Sie brachten ihn zu ihrem Bataillonskommandeur. Der Major reichte ihn an die Division weiter. Von baumlangen Polizisten geführt, wurde Seyfried von Stellung zu Stellung nach hinten gebracht. Seine Geschichte verbreitete sich blitzschnell. Er lief durch die spalierstehenden Amis wie ein Tanzbär am Kirchweihfest durch die aufgeregte Dorfjugend.
Noch einmal hörte man sich die Geschichte des SS-Sturmmannes Seyfried an, ohne eine Miene zu verziehen.
„Ich hatte es satt … es ist doch alles sinnlos“, erklärte Seyfried immer wieder.
„Und wie viele von unseren Leuten haben Sie umgebracht, bevor Sie einsahen, daß alles sinnlos ist?“ fragte der verhörende Captain.
„Keinen Menschen“, beteuerte der blonde Seyfried.
„Es ist ohnedies egal“, erwiderte der Captain. „Sie stehen nicht unter der Haager Konvention. Das mußten Sie ja wissen, als Sie unsere Uniform anzogen.“
In einem kalten Keller irgendwo in Belgien erfuhr Seyfried am Heiligen Abend von einem mitleidigen Posten, daß die Ardennenoffensive längst zusammengebrochen war.
Es ist alles so sinnlos, dachte Seyfried noch einmal. Am zweiten Weihnachtsfeiertag wurde er erschossen. Die amerikanische Division verlegte ihre Stellung sowieso nach vorne, und es bestand kein Grund, ihn noch weiter mit herumzuschleppen.
Haubold hatte es am besten von allen Fallschirmspringern, die zusammen mit Werner Eckstadt abgesetzt worden waren. Er hatte in der Nacht zum 17. Dezember einen wunderbaren Landeplatz gefunden. Ein freies Feld. Aber der Wind war zu stark, und Haubold glitt beim Aufprall aus. Er kam nicht mehr dazu, seinen Fallschirm zu überlaufen. Die aufgeblasene Seide zog ihn in einem Höllentempo quer über das ganze Feld. Haubold hatte den Kopf nach unten, die Beine in der Höhe. Sein Schädel schlug gegen Steine und Wurzeln.

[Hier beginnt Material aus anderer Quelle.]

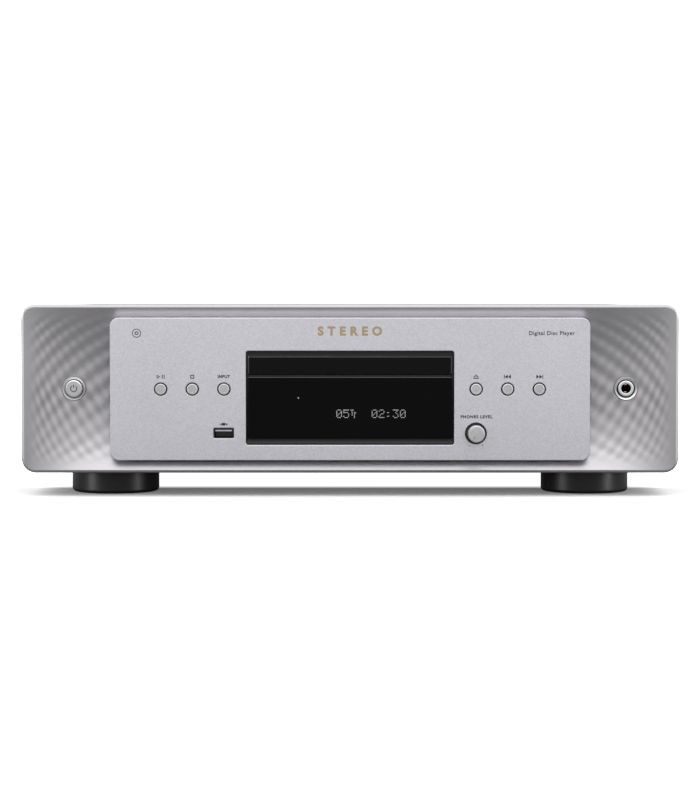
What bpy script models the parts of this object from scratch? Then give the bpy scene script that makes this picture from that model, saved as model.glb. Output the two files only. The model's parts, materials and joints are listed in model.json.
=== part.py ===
"""CD player, a full-width hi-fi component, as its separate parts.

The scene is in metres with +Z up. The front faces -Y, and the feet stand on z = 0.
Sizes and places below are in millimetres, and the shape helpers scale them to metres.
"""

import math

import bmesh
import bpy
from mathutils import Matrix, Vector

MM = 0.001
PI = math.pi

# Casing
FACE_WIDTH = 442.0
FACE_HEIGHT = 113.0
FACE_CORNER = 9.5
FEET_HEIGHT = 16.0
FACE_MID = FEET_HEIGHT + FACE_HEIGHT / 2
COVER_HALF = 219.0
COVER_TOP = 128.0
COVER_FRONT = -175.7
COVER_REAR = 205.5
SHEET = 1.2
COVER_SHEET = 1.0
SHEET_BEND = 3.0
REAR_INSET = 2.0
GAP = 0.3

# Front: places along Y, from the plate's face inwards
PLATE_FRONT = -205.5
PLATE_BACK = -201.5
PANEL_FRONT = -203.5
PANEL_REAR = -176.0
PANEL_WALL = 2.0
CARRIER_FRONT = PLATE_BACK + GAP
CARRIER_BACK = -188.4
BOARD_FRONT = -187.7
BOARD_BACK = -186.1
SUBFRAME_Y = -177.5
BEZEL_FRONT = -195.9
FRONT_CUT = (-210.0, -180.0)

# Front: the dish, the plate and its window
DISH_DEPTH = 12.8
RIM_INSET = 2.0
DISH_REACH = 69.0
DISH_POWER = 2.6
PANEL_OPENING = (306.0, 86.0)
PLATE_SIZE = (322.2, 95.9)
PLATE_CORNER = 6.0
WINDOW_HALF = 69.85
WINDOW_Z = (35.0, 97.6)
DOOR_HALF = 68.15
DOOR_Z = (82.3, 94.4)
DISPLAY_Z = (39.0, 80.7)
WINDOW_FACE = PLATE_FRONT + 1.0

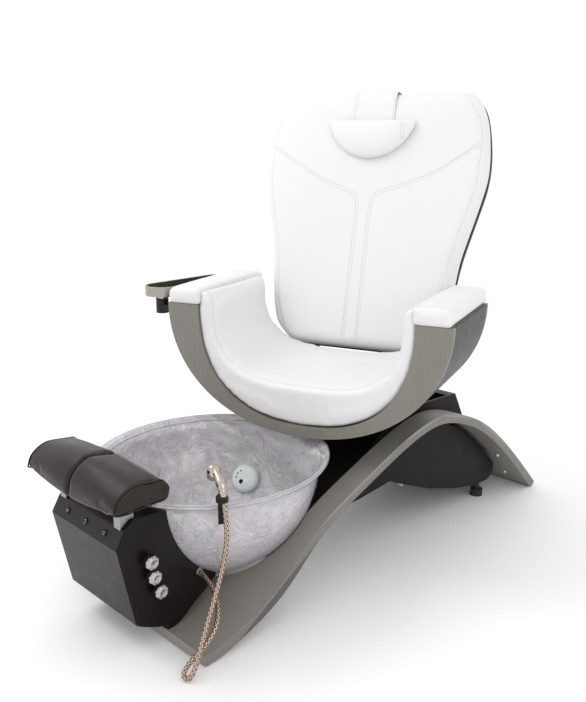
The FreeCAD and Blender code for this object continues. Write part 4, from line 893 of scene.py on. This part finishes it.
SEGMENTS = 144
profile = [(r, z, False) for r, z in wall(OUTER_R, OUTER_D, True)] + [(r, z, False) for r, z in RIM]
profile += [(r, z, True) for r, z in wall(INNER_R, INNER_D, False)]
rings = []
for r, z, inside in profile:
    ring = []
    for k in range(SEGMENTS):
        a = 2 * math.pi * k / SEGMENTS
        x, y = r * math.cos(a), r * math.sin(a)
        step = moulding(x, y, z) if inside else 0.0
        ring.append(BOWL @ Vector((x * (1 - step / max(r, 0.05)), y * (1 - step / max(r, 0.05)), z)))
    rings.append(ring)
points, faces = skin(rings + [rings[0]])
whole = len(rings) * SEGMENTS
faces = [tuple(i % whole for i in face) for face in faces]
JET_AT = Vector((-0.107, 0.454, 0.217))
JET_WAY = Vector((0.374, -0.762, 0.529)).normalized()


def in_jet_hole(place):
    off = place - JET_AT
    deep = off.dot(JET_WAY)
    return abs(deep) < 0.06 and (off - JET_WAY * deep).length < 0.031


faces = [face for face in faces
         if not in_jet_hole(sum((Vector(points[i]) for i in face), Vector()) / len(face))]
glass = mesh_piece("foot_bowl_glass", points[:whole], faces)
stands_for(glass, "bowl")

for name, radius, height, girth in (("bowl_rim_line", 0.3246, 0.0022, 0.0017),
                                    ("bowl_lip_line", 0.3030, -0.0092, 0.0011)):
    circle = [BOWL @ Vector((radius * math.cos(a), radius * math.sin(a), height))
              for a in (2 * math.pi * k / 160 for k in range(161))]
    dressed(tube(name, circle + circle[1:2], girth, 10), "base", MATERIALS["rim_glass"])

# ------------------------------------------------------------------ knobs and buttons
for node in ("knob_hot", "knob_cold", "knob_diverter"):
    low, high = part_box(node)
    middle_y, middle_z = (low.y + high.y) / 2, (low.z + high.z) / 2
    front = high.x
    stem = turned(node + "_crystal",
                  [(0.0050, -0.036), (0.0105, -0.0285), (0.0150, -0.0275), (0.0188, -0.0235), (0.0195, -0.0170),
                   (0.0192, -0.0105), (0.0172, -0.0050), (0.0130, -0.0016), (0.0085, -0.0010), (0.0070, -0.0024),
                   (0.0030, -0.0026)],
                  frame_along((front, middle_y, middle_z), (1, 0, 0)), 72, 8, 0.07)
    stands_for(stem, node)

SLOPE_UP = Vector((0, 0.026, 0.044)).normalized()
SLOPE_OUT = Vector((0, -SLOPE_UP.z, SLOPE_UP.y))
ICONS = {"button_jet": [(-4.0, 2.5, 2.6, 0), (0, 3.2, 2.6, 0), (4.0, 2.5, 2.6, 0), (-2.2, -2.4, 2.6, 0),
                        (2.2, -2.4, 2.6, 0)],
         "button_light": [(0, 4.2, 3.6, 1), (0, -4.2, 3.6, 1), (3.6, 0, 3.0, 0), (-3.6, 1.8, 2.0, 0)],
         "button_drain": [(-2.6, 2.6, 3.0, 1), (2.6, 2.6, 3.0, 1), (-2.6, -2.6, 3.0, 1), (2.6, -2.6, 3.0, 1)]}
for node, marks in ICONS.items():
    low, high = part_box(node)
    centre = (low + high) / 2
    highest = max((v.co - centre).dot(SLOPE_OUT) for v in frame["nodes"][node].data.vertices)
    points, faces = [], []
    for x, y, size, wide in marks:
        middle = centre + Vector((x, 0, 0)) * 0.001 + SLOPE_UP * y * 0.001
        first = len(points)
        for lift, grow in ((-0.0006, 1.0), (0.0002, 1.0), (0.0005, 0.8)):
            for k in range(12):
                a = 2 * math.pi * k / 12
                points.append(middle + SLOPE_OUT * (highest + lift)
                              + Vector((1, 0, 0)) * math.cos(a) * size * 0.0005 * grow * (1.2 if wide else 1.0)
                              + SLOPE_UP * math.sin(a) * size * 0.0005 * grow * (0.7 if wide else 1.0))
        for r in range(2):
            faces += [(first + 12 * r + k, first + 12 * r + (k + 1) % 12,
                       first + 12 * r + 12 + (k + 1) % 12, first + 12 * r + 12 + k) for k in range(12)]
        faces += [tuple(first + k for k in range(12)), tuple(first + 24 + k for k in range(12))]
    icon = mesh_piece(node + "_icon", points, faces)
    dressed(icon, NODE_BODY[node], MATERIALS["icon"])

# ------------------------------------------------------------------ hard parts with rounded edges
for node, width in (("console_shell", 0.0030), ("housing_cover", 0.0030), ("housing_tub", 0.0030),
                    ("seat_front_panel", 0.0008), ("seat_outer_skin", 0.0010), ("seat_rear_panel", 0.0010),
                    ("backrest_shell", 0.0060), ("tray_rim", 0.0010), ("tray_bracket", 0.0010),
                    ("spray_holder", 0.0006), ("control_panel", 0.0004), ("footrest_board", 0.0010)):
    softened(node, width)

board = softened("ribbon_base", 0.0007, 2)
UNDERSIDE = [(-0.030, 0.002), (0.020, 0.0075), (0.070, 0.020), (0.170, 0.056), (0.260, 0.110), (0.340, 0.178),
             (0.420, 0.229), (0.530, 0.277), (0.650, 0.325), (0.770, 0.366), (0.896, 0.385), (1.000, 0.364),
             (1.110, 0.317), (1.230, 0.234), (1.360, 0.120), (1.488, -0.004)]
BOARD_THICK = 0.0275
under = spaced(through([(0, y, z) for y, z in UNDERSIDE], 12), 1600)
tree = KDTree(len(under))
for i, p in enumerate(under):
    tree.insert(p, i)
tree.balance()
depths = board.data.attributes.new("depth", "FLOAT", "POINT")
for vertex in board.data.vertices:
    gap = tree.find((0, vertex.co.y, vertex.co.z))[2]
    depths.data[vertex.index].value = min(1.0, gap / BOARD_THICK)

# ------------------------------------------------------------------ floor and light
FLOOR_REACH = 30
FLOOR_LEVEL = -0.0002
corners = [(x * FLOOR_REACH, y * FLOOR_REACH, FLOOR_LEVEL) for x, y in ((-1, -1), (1, -1), (1, 1), (-1, 1))]
floor = mesh_piece("floor", corners, [(0, 1, 2, 3)], False)
pale, tree, shader = surface("floor_paper", Roughness=0.75)
paper = [(0.3, (0.93, 0.93, 0.93)), (0.7, (0.95, 0.95, 0.95))]
tree.links.new(ramp(tree, noise(tree, placed(tree), 2.0), paper),
               shader.inputs["Base Color"])
floor.data.materials.append(pale)

WORLD_STRENGTH = 1.08
world = bpy.data.worlds.new("studio")
scene.world = world
world.use_nodes = True
world.node_tree.nodes["Background"].inputs["Color"].default_value = (1.0, 1.0, 1.0, 1.0)
world.node_tree.nodes["Background"].inputs["Strength"].default_value = WORLD_STRENGTH


def softbox(name, place, aim, size, power):
    data = bpy.data.lights.new(name, "AREA")
    data.shape = "RECTANGLE"
    data.size, data.size_y = size
    data.energy = power
    lamp = bpy.data.objects.new(name, data)
    scene.collection.objects.link(lamp)
    lamp.location = place
    lamp.rotation_mode = "QUATERNION"
    lamp.rotation_quaternion = (Vector(aim) - Vector(place)).to_track_quat("-Z", "Y")


softbox("key", (-1.6, -0.8, 3.0), (0.0, 0.6, 0.5), (1.8, 1.4), 26.0)
softbox("fill", (2.6, -0.4, 1.8), (0.0, 0.5, 0.6), (1.6, 1.6), 9.0)
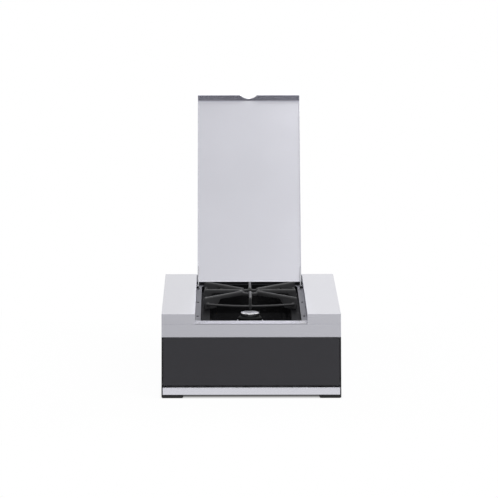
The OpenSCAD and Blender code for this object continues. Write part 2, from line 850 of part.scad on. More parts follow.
// Cast cup with its neck and horizontal mixing tube, bell-mouthed in front
module mixing_tube() {
    wall = tube_r - tube_bore;
    cup_wall = 6;
    color(alloy) burner_frame() difference() {
        union() {
            translate([0, 0, cup_bottom]) cylinder(r1 = cup_r - 5, r2 = cup_r, h = cup_h);
            translate([0, 0, bowl_floor]) cylinder(r = cup_r + 5, h = 2);
            translate([0, 0, tube_z]) cylinder(r = tube_r, h = cup_bottom - tube_z + 1);
            translate([0, 0, tube_z]) sphere(r = tube_r);
            translate([0, 0, tube_z]) rotate([90, 0, 0]) cylinder(r = tube_r, h = tube_l);
            translate([0, -tube_l, tube_z]) rotate([90, 0, 0])
                cylinder(r1 = tube_r, r2 = bell_r, h = bell_l);
            translate([0, stand_y, tube_z - tube_r - lug_h]) cylinder(r = stand_w / 3, h = 2 * lug_h);
        }
        translate([0, 0, cup_bottom + cup_wall - 1]) cylinder(r = cup_r - cup_wall, h = cup_h);
        translate([0, 0, tube_z]) cylinder(r = tube_bore, h = cup_top - tube_z + 1);
        translate([0, 0, tube_z]) sphere(r = tube_bore);
        translate([0, 0, tube_z]) rotate([90, 0, 0])
            cylinder(r = tube_bore, h = tube_l + bell_l + 1);
        translate([0, -tube_l, tube_z]) rotate([90, 0, 0])
            cylinder(r1 = tube_bore, r2 = bell_r - wall + 1, h = bell_l + eps);
        // air ports in the sides of the bell
        both_sides() translate([bell_r + wall, -tube_l - bell_l / 2, tube_z])
            rotate([0, 90, 0]) cylinder(r = bell_l / 4, h = 10, center = true);
    }
}

// Bent bracket that carries the tube from the floor of the pan
module tube_stand() {
    low = bottom + sheet;
    high = tube_z - tube_r - lug_h;
    t = 2;
    color(dark_steel) burner_frame() translate([0, stand_y, 0]) difference() {
        span([-stand_w, -stand_w, low], [stand_w, stand_w, high]);
        span([-stand_w + t, -stand_w - 1, low + t], [stand_w - t, stand_w + 1, high - t]);
    }
}

// Spark electrode behind the burner: ceramic post in the floor of the bowl and a tip
// bent towards the flame
module igniter() {
    pin_r = 1.1;
    below = 22;
    bend = 6;
    post_top = spreader_bottom + 3;
    color(ceramic) deck_frame() translate([igniter_x, igniter_y, 0]) {
        translate([0, 0, bowl_floor - below]) cylinder(r = igniter_r, h = post_top - bowl_floor + below);
        translate([0, 0, bowl_floor - bowl_t - 3]) cylinder(r = igniter_r + 3.1, h = 3);
        translate([0, 0, bowl_floor - below - 8]) cylinder(r = pin_r, h = 12);
        translate([0, 0, post_top - 1]) cylinder(r = pin_r, h = 5);
        rod([0, 0, post_top + 3],
            [-bend * sin(igniter_turn), -bend * cos(igniter_turn), post_top + 4.5], pin_r);
    }
}

// Flame sensor: a metal probe in a collar under the bowl
module flame_sensor() {
    below = 20;
    tip = spreader_bottom + 7;
    color(brass) deck_frame() translate([-igniter_x, igniter_y, 0]) {
        translate([0, 0, bowl_floor - below])
            cylinder(r = sensor_r, h = tip - bowl_floor + below - sensor_r);
        translate([0, 0, tip - sensor_r]) sphere(r = sensor_r);
        translate([0, 0, bowl_floor - bowl_t - 3]) cylinder(r = sensor_r + 3.8, h = 3, $fn = 6);
        translate([0, 0, bowl_floor - below - 6]) cylinder(r = sensor_r + 1, h = 10);
    }
}

// Spark generator on the floor of the pan, with a foot at each side and three terminals
module spark_box() {
    box = [48, 68, 26];
    lug = [60, 20, 2];
    stub_r = 3;
    stub_l = 7;
    // clear of the side panel, and of the tap's panel in front of it
    clear_side = 26.8;
    clear_front = 59;
    place = [inner_w - flange_h - lug[0] / 2 - clear_side,
             panel_depth + box[1] / 2 + clear_front, bottom + sheet];
    color(charcoal) deck_frame() translate(place) {
        translate([-box[0] / 2, -box[1] / 2, 0]) cube(box);
        translate([-lug[0] / 2, -lug[1] / 2, 0]) cube(lug);
        for (row = [-1:1]) translate([-box[0] / 2, row * box[1] / 4, box[2] - 3 * stub_r])
            rotate([0, -90, 0]) cylinder(r = stub_r, h = stub_l);
    }
}

// ------------------------------------------------------------ the gas tap

// Brass tap: block with a neck through the panel, a tapered seat and two ports
module valve_body() {
    half = valve_w / 2;
    port_r = 4;
    spring_room = spring_l + collar_t + seat_gap;
    color(brass) tap_frame(valve_from) difference() {
        union() {
            translate([-half, -half, 0]) cube([valve_w, valve_w, valve_l]);
            translate([0, 0, -sheet - 1.5]) cylinder(r = neck_r, h = sheet + 2);
            translate([0, 0, valve_l - eps]) cylinder(r = feed_r + 3, h = union_l, $fn = 6);
            translate([-half - port_l, 0, inlet_d - valve_from]) rotate([0, 90, 0])
                cylinder(r = pipe_r + 2, h = port_l + 2);
        }
        translate([0, 0, -5]) cylinder(r = spindle_r + fit, h = 22);
        translate([0, 0, plug_from - valve_from - spring_room])
            cylinder(r = spring_r + 0.4, h = spring_room + eps);
        translate([0, 0, plug_from - valve_from])
            cylinder(r1 = plug_r + fit, r2 = plug_r - plug_taper + fit, h = plug_l + 0.4);
        translate([0, 0, plug_from - valve_from + plug_l]) cylinder(r = plug_bore, h = 2 * valve_l);
        translate([-half - port_l - 2, 0, inlet_d - valve_from]) rotate([0, 90, 0])
            cylinder(r = port_r, h = half + port_l + 2);
    }
}

// Tapered plug with a cross port and the socket that the spindle turns it by
module valve_plug() {
    float_l = 0.2;
    color(alloy) tap_frame(plug_from + float_l) difference() {
        cylinder(r1 = plug_r, r2 = plug_r - plug_taper * 0.98, h = plug_l - 2 * float_l);
        translate([0, 0, -1]) cylinder(r = spindle_r + fit, h = plug_l / 2);
        translate([0, 0, plug_l / 2 + 3]) cylinder(r = plug_bore, h = plug_l);
        translate([0, 0, inlet_d - plug_from]) rotate([0, 90, 0])
            translate([0, 0, -plug_r - 1]) cylinder(r = 2.2, h = plug_r + 1);
    }
}

// Spindle with the collar that its spring bears on
module valve_spindle() {
    from = knob_top + 4;
    to = plug_from + 6;
    color(alloy) tap_frame(0) {
        translate([0, 0, from]) cylinder(r = spindle_r, h = to - from);
        translate([0, 0, plug_from - spring_l - collar_t])
            cylinder(r = spring_r, h = collar_t);
    }
}

// Coil spring round the spindle, from its collar to the seat ahead of the plug
module valve_spring() {
    steps = spring_turns * 16;
    sides = 8;
    r = spring_r - spring_wire;
    low = plug_from - spring_l + spring_wire;
    rise = (spring_l - 2 * spring_wire - 0.2) / steps;
    points = [for (i = [0:steps], k = [0:sides - 1])
        let (turn = i * 360 / 16, round = k * 360 / sides, at = r + spring_wire * cos(round))
        [at * cos(turn), at * sin(turn), low + i * rise + spring_wire * sin(round)]];
    walls = [for (i = [0:steps - 1], k = [0:sides - 1])
        let (next = (k + 1) % sides)
        [i * sides + k, (i + 1) * sides + k, (i + 1) * sides + next, i * sides + next]];
    color(dark_steel) tap_frame()
        polyhedron(points, concat(walls, [[for (k = [0:sides - 1]) k]],
                   [[for (k = [sides - 1:-1:0]) steps * sides + k]]), convexity = 8);
}

// Knob: a skirted body with a raised finger bar and a bore for the spindle
module knob() {
    bar_w = 9;
    skirt = 5;
    color(charcoal) tap_frame(knob_top) difference() {
        union() {
            translate([0, 0, knob_h - skirt]) cylinder(r = knob_r, h = skirt);
            cylinder(r1 = knob_r - 6, r2 = knob_r - 4, h = knob_h - skirt + eps);
            intersection() {
                translate([-bar_w / 2, -knob_r, 0]) cube([bar_w, 2 * knob_r, knob_h]);
                cylinder(r1 = knob_r - 2, r2 = knob_r, h = knob_h);
            }
        }
        translate([0, 0, 4]) cylinder(r = spindle_r, h = knob_h);
        for (i = [0:23]) rotate([0, 0, i * 15]) translate([knob_r + 0.6, 0, knob_h - skirt - 1])
            cylinder(r = 1.4, h = skirt + 2);
    }
}

// ---------------------------------------------------------- the gas supply

// Main pipe: from the rear inlet forward beside the bowl and across to the tap
module gas_rail() {
    from = [-valve_w / 2 - port_l, tap_y, pipe_z];
    turn = [-rail_x, tap_y, pipe_z];
    end = [-rail_x, deck_d - 14, pipe_z];
    color(alloy) deck_frame() difference() {
        union() {
            rod(from, turn, pipe_r);
            translate(turn) sphere(r = pipe_r);
            rod(turn, end, pipe_r);
        }
        rod(from + [1, 0, 0], turn, pipe_bore);
        translate(turn) sphere(r = pipe_bore);
        rod(turn, end + [0, 1, 0], pipe_bore);
    }
}

// Hexagon inside the rear panel, a lock nut outside it and the male thread beyond
module inlet_fitting() {
    hex_l = 14;
    hex_r = inlet_r + 4.6;
    color(brass) deck_frame() translate([-rail_x, deck_d, pipe_z]) rotate([-90, 0, 0]) difference() {
        union() {
            translate([0, 0, -hex_l]) cylinder(r = hex_r, h = hex_l - sheet, $fn = 6);
            translate([0, 0, -hex_l + eps]) cylinder(r = neck_out_r, h = hex_l);
            cylinder(r = hex_r, h = nut_l, $fn = 6);
            translate([0, 0, nut_l - eps]) cylinder(r = inlet_r, h = inlet_l + eps);
        }
        translate([0, 0, -hex_l - 1]) cylinder(r = pipe_bore, h = hex_l + nut_l + inlet_l + 2);
    }
}

// Small pipe from the tap to the injector, with a round joint where it turns level
module feed_pipe() {
    from = [0, outlet_y, outlet_z];
    turn = [0, outlet_y + feed_straight * cos(front_lean), tube_z];
    end = [0, jet_y - jet_back, tube_z];
    color(alloy) deck_frame() {
        difference() {
            rod(from, turn, feed_r);
            rod(from - (turn - from), turn, feed_r - 1);
        }
        translate(turn) sphere(r = feed_r + 2);
        difference() {
            rod(turn, end, feed_r);
            rod(turn, end + [0, 1, 0], feed_r - 1);
        }
    }
}

// Brass jet and its holder, ahead of the bell mouth
module injector() {
    hex_l = 9;
    shank_r = 5;
    shank_l = 7;
    nose_l = 3;
    color(brass) deck_frame() translate([0, jet_y - jet_back, tube_z]) rotate([-90, 0, 0])
        difference() {
            union() {
                cylinder(r = feed_r * 2, h = hex_l, $fn = 6);
                translate([0, 0, hex_l - eps]) cylinder(r = shank_r, h = shank_l);
                translate([0, 0, hex_l + shank_l - eps])
                    cylinder(r1 = shank_r, r2 = shank_r - 2, h = nose_l);
            }
            translate([0, 0, -1]) cylinder(r = feed_r - 1, h = hex_l + shank_l);
            translate([0, 0, hex_l + shank_l - 2]) cylinder(r = 0.6, h = 2 * nose_l + 2);
        }
}

top_deck();
front_apron();
well_frame();
well_wall(-1);  // well_wall_left
well_wall(1);  // well_wall_right
well_rear();
drip_bowl();
ledge_screw(0, -1);  // ledge_screw_1
ledge_screw(1, -1);  // ledge_screw_2
ledge_screw(2, -1);  // ledge_screw_3
ledge_screw(0, 1);  // ledge_screw_4
ledge_screw(1, 1);  // ledge_screw_5
ledge_screw(2, 1);  // ledge_screw_6
side_panel(-1);  // side_panel_left
side_panel(1);  // side_panel_right
rear_panel();
base_pan();
edge_trim(-1);  // edge_trim_left
edge_trim(1);  // edge_trim_right
foot(-foot_x, foot_front_y);  // foot_front_left
foot(foot_x, foot_front_y);  // foot_front_right
foot(-foot_x, foot_rear_y);  // foot_rear_left
foot(foot_x, foot_rear_y);  // foot_rear_right
front_rail();
control_panel();
knob_bezel();
lid_panel();
lid_ear(-1);  // lid_ear_left
lid_ear(1);  // lid_ear_right
hinge_pin(-1);  // hinge_pin_left
hinge_pin(1);  // hinge_pin_right
flap_plate();
flap_frame();
flap_strike(-1);  // flap_strike_left
flap_strike(1);  // flap_strike_right
flap_pin(-1);  // flap_pin_left
flap_pin(1);  // flap_pin_right
magnet(-1);  // magnet_left
magnet(1);  // magnet_right
trivet();
burner_cap();
flame_spreader();
mixing_tube();
tube_stand();
igniter();
flame_sensor();
spark_box();
valve_body();
valve_plug();
valve_spindle();
valve_spring();
knob();
feed_pipe();
injector();
gas_rail();
inlet_fitting();
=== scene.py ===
# %% [markdown]
# # A single gas burner under a steel lid
# The real thing is a folded stainless steel body with a black enamelled bowl let into
# it. A cast iron trivet stands over one small burner, the lid is swung up and leans
# back, and a dark flap across the front hides the control knob. All of that is already
# built at its true size. This script gives the parts their metal, iron and enamel, and
# adds what is too fine for a construction model: cast edges, screws, a thread.

# %% Load the built parts
import json
import math

import bmesh
import bpy
import numpy as np
from mathutils import Matrix, Vector


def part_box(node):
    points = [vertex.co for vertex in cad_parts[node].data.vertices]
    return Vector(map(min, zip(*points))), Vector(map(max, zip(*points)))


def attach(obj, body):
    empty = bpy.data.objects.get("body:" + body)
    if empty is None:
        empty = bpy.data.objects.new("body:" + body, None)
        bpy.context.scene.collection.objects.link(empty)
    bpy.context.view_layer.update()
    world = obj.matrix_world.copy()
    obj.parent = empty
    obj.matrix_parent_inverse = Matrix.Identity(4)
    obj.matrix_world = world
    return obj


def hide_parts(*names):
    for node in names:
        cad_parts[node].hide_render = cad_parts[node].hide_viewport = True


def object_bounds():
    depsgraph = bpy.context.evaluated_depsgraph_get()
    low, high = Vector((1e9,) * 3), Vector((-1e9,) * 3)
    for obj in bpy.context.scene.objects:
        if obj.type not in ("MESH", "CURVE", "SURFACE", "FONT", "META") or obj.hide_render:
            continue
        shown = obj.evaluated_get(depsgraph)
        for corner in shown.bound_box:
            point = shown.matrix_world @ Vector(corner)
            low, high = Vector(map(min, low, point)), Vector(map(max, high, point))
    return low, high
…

Ein Koppelzaun trennte ihm den Kopf wie mit dem Rasiermesser vom Rumpf.
Belgische Bauern fanden ihn und beerdigten ihn mit allen Ehren als einen der Befreier, auf die sie seit Jahren gewartet hatten. Ais sie später der amerikanischen Armee das Grab nannten, konnten sie den Fall nicht mehr genau rekonstruieren.
Und so wurde Haubold in die Liste der unbekannten amerikanischen Soldaten aufgenommen. Und amerikanische Mütter weinen um ihn an den Ehrenmälern, die es dafür gibt …
Werner Eckstadt hockte in dem Panzer auf dem Platz, den ihm Obersturmführer Klausen zugewiesen hatte. Sein Sitz war miserabel. Die heißen Kartuschen mußten ihm unweigerlich ins Kreuz fliegen, falls der Panzer schoß. Außerdem mußte er sich klein machen. Vom ständigen Bücken verkrampfte sich sein Rücken.
Zum Glück fuhren sie nicht über Felder, sondern auf einer Straße. Das merkte Werner an der Erschütterung. Kein Mann der Panzerbesatzung wußte, daß es genau die gleiche Straße war, auf der Obersturmführer Friedberg und Unterscharführer Roettger in der Uniform des Feindes vor Stunden entlanggetippelt waren.
„Wenn’s jetzt nicht bald was gibt, Obersturmführer“, sagte der Fahrer Saalbeck, „dann sehen wir sauber aus.“ Er meinte Sprit für den Panzer, denn die Nadel des Brennstoffanzeigers zitterte knapp bei der Hundertlitermarke.
„Wird schon“, erwiderte der Obersturmführer.